Global Economic Headwinds: India’s Context
Global village has been the most touted phrase ever since the advent of consumerism. Thanks to the internet, this notion was given wings, has managed to cut the physical boundaries, and has catalyzed human interactions, making them highly information sensitive. Whatever happens in one part of the world is no more an isolated event and shall, at some point, have repercussions elsewhere. Most recent example of this phenomena has been COVID-19 which started in one of the remote provinces in China and ended up making its presence felt all over the planet. India was no exception. Economic impact follows a similar path. Global supply chain disruptions, as a result of the pandemic, ended up creating a massive detrimental impact in many countries. Potentially rising US stagflationary regime, Chinese financial crisis are few outcomes of these disruptions. Many authorities argue that these disruptions will significantly impact the developing countries and may derail them from the ongoing global convergence process. To put it simply, the economic pain may be a lot more intense than is apparent.
The developing economies are import-led and labour/manufacturing intensive economies. When supply chain disruptions directly affect the shipping, oil, and other linked sectors such as insurance and financial services, developing economies may take a substantial hit.
There will be implications for the investors as well. They may be forced to rethink their existing investment strategies and realign their portfolios with the changing situation. For now, these investors, particularly in India, are cheering the Bull rally and have become impervious to global outcries about the developing situation; perhaps, assuming that the Government of India (GoI) with its magic wand (tools such as monetary policy, Domestic Institutional Investors, and strong foreign exchange reserves to name a few) will come to rescue incase a major economic event strikes as it did in 2008.
The real question, however, is whether the GoI will be able to do enough to wither the brewing storm elsewhere. India largely remained immune to the GFC in 2008 on account of domestic demand and a resilient economy.
In the current scenario, firstly, the economic resilience argument does not hold. Any seasoned banker in India will testify, unofficially of course, that the investment cycle is still stationary; it should be in the top priority for the GoI. Secondly, the economic indicators published by the government have been questioned by many authorities. Whether they add to the confusion or are somewhat, for the lack of a better word, contradictory in nature is a subjective matter. But if they are contradictory to any degree, then ex falso quodlibet (from contradiction, follows anything).
The only respite for the government’s report card is the current state of financial markets in India which are rejoicing in the Bull Run, seen similar to the one in early 2000s. But this aspect also rests on a slippery slope.
The disinvestment of the PSUs is a good step forward and has surely helped the markets. The vaccination drive, reaching 100 crore (66%) of the population by October 2021, is another feat achieved by the government. Another front where the government seems to have paid attention relates to the startup ecosystem in India. The government has rightly fostered the startup environment India. There is a lot of foreign money chasing startups in India, particularly the financial technology (Fintech) startups. The valuations in this space are reaching levels which have never been seen in India. All of the above has helped the markets immensely, but there is a caveat. Underlying assumption is that technology is the new driver of growth, has the potential to take any country to the next level, and, eventually, help the economic cause of the developing economy.

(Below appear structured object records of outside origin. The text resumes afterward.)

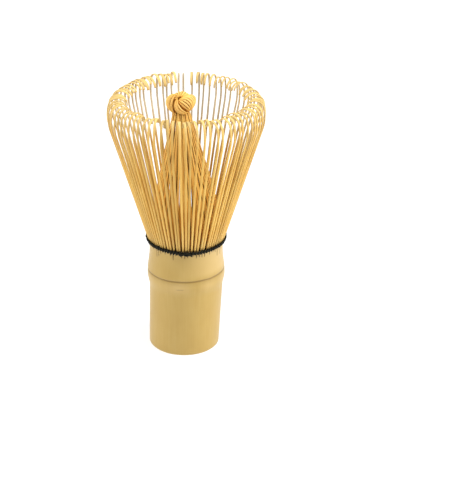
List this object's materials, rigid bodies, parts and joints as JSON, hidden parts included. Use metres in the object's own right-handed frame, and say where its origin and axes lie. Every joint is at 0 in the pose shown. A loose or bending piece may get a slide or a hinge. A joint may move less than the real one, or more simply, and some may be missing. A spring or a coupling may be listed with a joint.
{
  "type": "bamboo tea whisk",
  "caption": "Bamboo whisk for powdered tea: a hollow culm handle, a flared basket of hooked tines tied by a black thread, and an inner core gathered in a knot.",
  "frame": {"origin": "centre of the handle's flat foot", "axes": "+Z along the whisk's axis from the handle's foot to the tines' tips; -Y is the side with the thread's knot"},
  "size_m": [0.0594, 0.0594, 0.1054],
  "materials": {
    "bamboo_skin": "satin natural bamboo skin with a slight gloss",
    "bamboo_pith": "matt, pale and papery",
    "bamboo_tines": "satin split bamboo with long fibres",
    "bamboo_core": "satin split bamboo, warmer and darker",
    "cotton_thread": "matt black twisted cotton"
  },
  "bodies": {
    "handle": {"culm_handle": "bamboo_skin", "node_diaphragm": "bamboo_pith", "outer_tine_roots": "bamboo_tines", "thread_first_round": "cotton_thread", "thread_second_round": "cotton_thread", "thread_knot": "cotton_thread", "core_knot": "bamboo_core", "inner_tines_01": "bamboo_core", "inner_tines_02": "bamboo_core", "inner_tines_03": "bamboo_core", "inner_tines_04": "bamboo_core", "inner_tines_05": "bamboo_core", "inner_tines_06": "bamboo_core", "inner_tines_07": "bamboo_core", "inner_tines_08": "bamboo_core", "inner_tines_09": "bamboo_core", "inner_tines_10": "bamboo_core", "inner_tines_11": "bamboo_core", "inner_tines_12": "bamboo_core", "inner_tines_13": "bamboo_core", "inner_tines_14": "bamboo_core", "inner_tines_15": "bamboo_core", "inner_tines_16": "bamboo_core"},
    "outer_section_01": {"outer_tines_01": "bamboo_tines"},
    "outer_section_02": {"outer_tines_02": "bamboo_tines"},
    "outer_section_03": {"outer_tines_03": "bamboo_tines"},
    "outer_section_04": {"outer_tines_04": "bamboo_tines"},
    "outer_section_05": {"outer_tines_05": "bamboo_tines"},
    "outer_section_06": {"outer_tines_06": "bamboo_tines"},
    "outer_section_07": {"outer_tines_07": "bamboo_tines"},
    "outer_section_08": {"outer_tines_08": "bamboo_tines"},
    "outer_section_09": {"outer_tines_09": "bamboo_tines"},
    "outer_section_10": {"outer_tines_10": "bamboo_tines"},
    "outer_section_11": {"outer_tines_11": "bamboo_tines"},
    "outer_section_12": {"outer_tines_12": "bamboo_tines"},
    "outer_section_13": {"outer_tines_13": "bamboo_tines"},
    "outer_section_14": {"outer_tines_14": "bamboo_tines"},
    "outer_section_15": {"outer_tines_15": "bamboo_tines"},
    "outer_section_16": {"outer_tines_16": "bamboo_tines"}
  },
  "joints": [
    {"name": "section_01_flex", "type": "hinge", "parent": "handle", "child": "outer_section_01", "pos_m": [0.0149, 0, 0.0469], "axis": [0, 1, 0], "range_deg": [-3, 4], "stiffness_Nm_per_rad": 0.0095},
    {"name": "section_02_flex", "type": "hinge", "parent": "handle", "child": "outer_section_02", "pos_m": [0.01377, 0.0057, 0.0469], "axis": [-0.3827, 0.9239, 0], "range_deg": [-3, 4], "stiffness_Nm_per_rad": 0.0095},
    {"name": "section_03_flex", "type": "hinge", "parent": "handle", "child": "outer_section_03", "pos_m": [0.01054, 0.01054, 0.0469], "axis": [-0.7071, 0.7071, 0], "range_deg": [-3, 4], "stiffness_Nm_per_rad": 0.0095},
    {"name": "section_04_flex", "type": "hinge", "parent": "handle", "child": "outer_section_04", "pos_m": [0.0057, 0.01377, 0.0469], "axis": [-0.9239, 0.3827, 0], "range_deg": [-3, 4], "stiffness_Nm_per_rad": 0.0095},
    {"name": "section_05_flex", "type": "hinge", "parent": "handle", "child": "outer_section_05", "pos_m": [0, 0.0149, 0.0469], "axis": [-1, 0, 0], "range_deg": [-3, 4], "stiffness_Nm_per_rad": 0.0095},
    {"name": "section_06_flex", "type": "hinge", "parent": "handle", "child": "outer_section_06", "pos_m": [-0.0057, 0.01377, 0.0469], "axis": [-0.9239, -0.3827, 0], "range_deg": [-3, 4], "stiffness_Nm_per_rad": 0.0095},
    {"name": "section_07_flex", "type": "hinge", "parent": "handle", "child": "outer_section_07", "pos_m": [-0.01054, 0.01054, 0.0469], "axis": [-0.7071, -0.7071, 0], "range_deg": [-3, 4], "stiffness_Nm_per_rad": 0.0095},
    {"name": "section_08_flex", "type": "hinge", "parent": "handle", "child": "outer_section_08", "pos_m": [-0.01377, 0.0057, 0.0469], "axis": [-0.3827, -0.9239, 0], "range_deg": [-3, 4], "stiffness_Nm_per_rad": 0.0095},
    {"name": "section_09_flex", "type": "hinge", "parent": "handle", "child": "outer_section_09", "pos_m": [-0.0149, 0, 0.0469], "axis": [0, -1, 0], "range_deg": [-3, 4], "stiffness_Nm_per_rad": 0.0095},
    {"name": "section_10_flex", "type": "hinge", "parent": "handle", "child": "outer_section_10", "pos_m": [-0.01377, -0.0057, 0.0469], "axis": [0.3827, -0.9239, 0], "range_deg": [-3, 4], "stiffness_Nm_per_rad": 0.0095},
    {"name": "section_11_flex", "type": "hinge", "parent": "handle", "child": "outer_section_11", "pos_m": [-0.01054, -0.01054, 0.0469], "axis": [0.7071, -0.7071, 0], "range_deg": [-3, 4], "stiffness_Nm_per_rad": 0.0095},
    {"name": "section_12_flex", "type": "hinge", "parent": "handle", "child": "outer_section_12", "pos_m": [-0.0057, -0.01377, 0.0469], "axis": [0.9239, -0.3827, 0], "range_deg": [-3, 4], "stiffness_Nm_per_rad": 0.0095},
    {"name": "section_13_flex", "type": "hinge", "parent": "handle", "child": "outer_section_13", "pos_m": [0, -0.0149, 0.0469], "axis": [1, 0, 0], "range_deg": [-3, 4], "stiffness_Nm_per_rad": 0.0095},
    {"name": "section_14_flex", "type": "hinge", "parent": "handle", "child": "outer_section_14", "pos_m": [0.0057, -0.01377, 0.0469], "axis": [0.9239, 0.3827, 0], "range_deg": [-3, 4], "stiffness_Nm_per_rad": 0.0095},
    {"name": "section_15_flex", "type": "hinge", "parent": "handle", "child": "outer_section_15", "pos_m": [0.01054, -0.01054, 0.0469], "axis": [0.7071, 0.7071, 0], "range_deg": [-3, 4], "stiffness_Nm_per_rad": 0.0095},
    {"name": "section_16_flex", "type": "hinge", "parent": "handle", "child": "outer_section_16", "pos_m": [0.01377, -0.0057, 0.0469], "axis": [0.3827, 0.9239, 0], "range_deg": [-3, 4], "stiffness_Nm_per_rad": 0.0095}
  ]
}
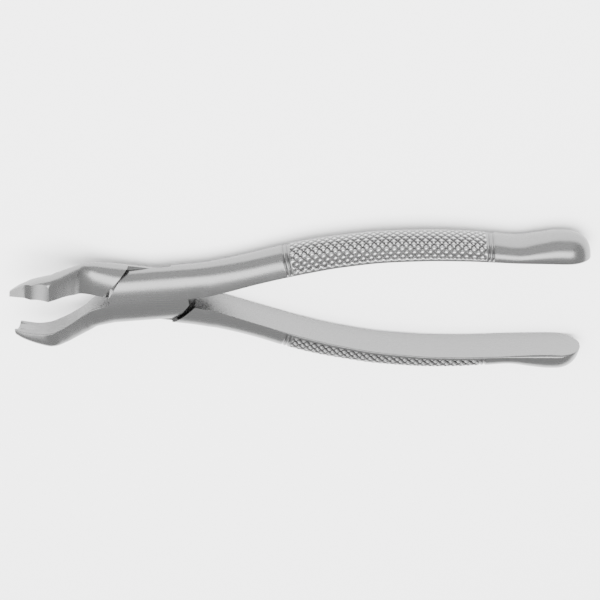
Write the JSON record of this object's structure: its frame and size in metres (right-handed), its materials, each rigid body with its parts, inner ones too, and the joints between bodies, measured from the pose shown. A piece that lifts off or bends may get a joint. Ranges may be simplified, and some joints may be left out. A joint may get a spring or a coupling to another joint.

There is no doubt that it can. But if the global headwinds are as impactful as they are purported by the economists, then, as inflation eats up the demand and the foreign funds are forced to pull the plug, the valuations may evaporate.
if China lands itself in trouble, India may emerge as a beneficiary. To what degree India may benefit is a matter of speculation at this stage. But technology on its own cannot rescue a country whose economic appetite can only be satisfied by importing oil and other commodities.
It is hard to say if India will be able to wither the storm as and when it reaches Indian shores. The fact is that India remains vulnerable to a greater degree now than it was in 2008. For now, the Bull rally is ruling the roost.